The rampant speculation that followed Silverberg's initial remarks gave just one insight into how hard this battle is being fought, and not just by the studios. Early adopters are, in some cases, fighting with a passion that would shame some within the corridors of the manufacturers themselves, with dedicated fans on both sides of the fence quickly hitting the Internet chat boards to talk up their format, and talk down the other. Yet both consumers and manufacturers remain keenly aware that Warner Bros holds some major chips. While, perhaps, the high-definition format war won't be resolved in the consumer space this Christmas, there's a compelling argument that if seasonal numbers heavily pointing to one format emerge, and that does tip a decision from Warner Bros, that maybe the festive season could end up determining a winner after all.

The Microsoft effect

Still, many openly question what the strategy is here. Was it Microsoft's money, for instance, that funded the earlier deal with Paramount Pictures (this was denied)? Will Microsoft soon release a version of its Xbox 360 console with a HD DVD drive in it (according to latest comments, no it won't)? And perhaps the most sinister: is Microsoft likely to be the biggest beneficiary from the format war remaining confused for some time to come, and does that drive its support for HD DVD?

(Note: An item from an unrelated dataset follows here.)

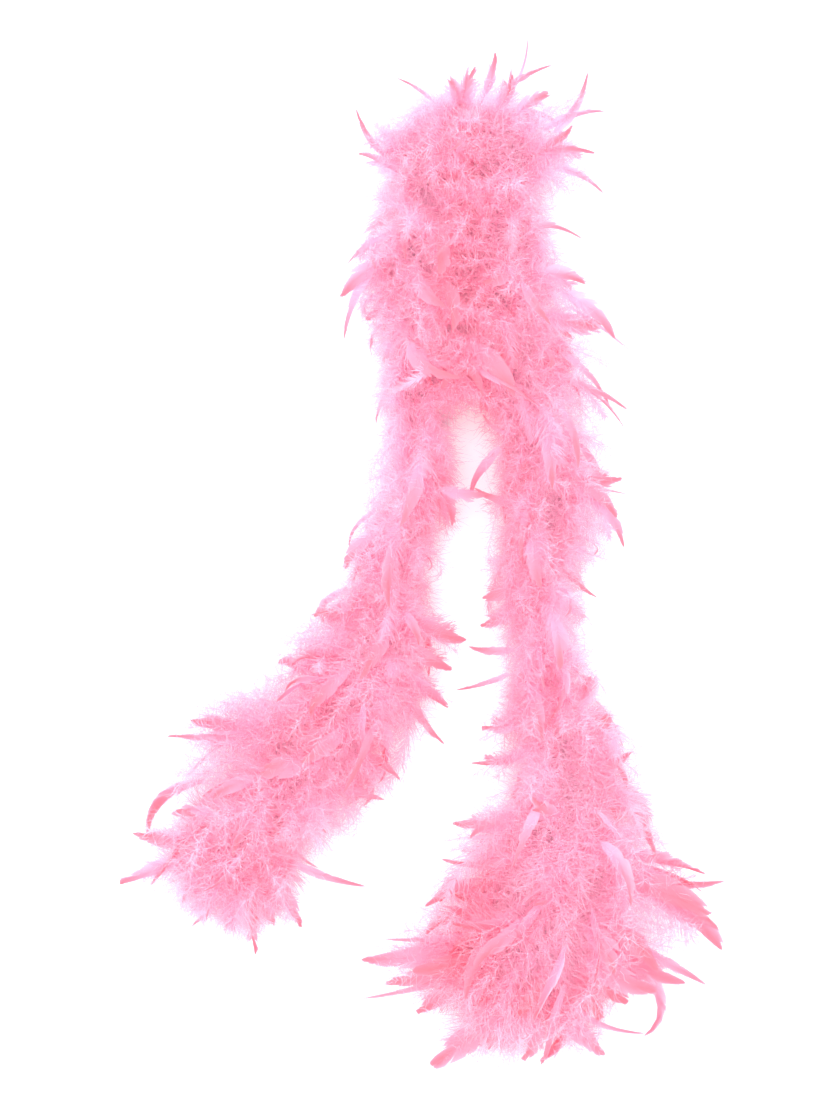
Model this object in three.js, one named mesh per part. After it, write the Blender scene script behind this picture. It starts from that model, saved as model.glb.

Conspiracy theories, clearly, abound here, yet there are some hard truths nonetheless that everyone who has invested heavily in either format is only too aware of. The last big format war, over DVD-R and DVD+R, led to a slow and prolonged take up of DVD writing technology. The result was that by the time the battle was resolved, margins had been eroded, take up was late and potentially hundreds of millions were potentially lost. And in the time it took for things to be sorted, along came hard disk recorders and bit into market share that had been there for the taking.

This time, there is a bigger threat. In some guise, DVD writers were always going to be picked up eventually, at the very least in computers. Here, there's no guarantee that either HD DVD or Blu-ray will score a tangible victory, and there's a real risk that consumers will jump this particular leg of optical disc evolution and instead head straight for downloads and take advantage of the rock-bottom price of hard disk storage instead. Factor in that Microsoft has invested heavily in digitals rights management systems, and it's not tricky to see how its business would benefit should consumers move to downloading content quicker than expected.

Annus Horribilis?

Furthermore, on the evidence seen so far, there are still many more skirmishes ahead. Yet there are surely major alarm bells clanging, and the window of opportunity for HD DVD or Blu-ray to make a real impact isn't going to stay open forever. Neither format is close to hitting a profit, both are requiring continued heavy investment and subsidising in some form, and meanwhile - even in the computer market - the mass market demand for drives, players and discs continues to be muted.

It's a potentially stark future. Consumers needs one format to back if they're going to bother at all, and manufacturers need that decision to be made soon to hold margin at a level that works. If all this doesn't slide into position over the coming months, and there's little evidence so far that it will, then there's the real possibility that even if one format does emerge victorious over the next eighteen months, it may simply be to claim a win that's no longer worth having. It may well be a victory, but as each day passes, there's less guarantee that there'll actually be a prize at the end.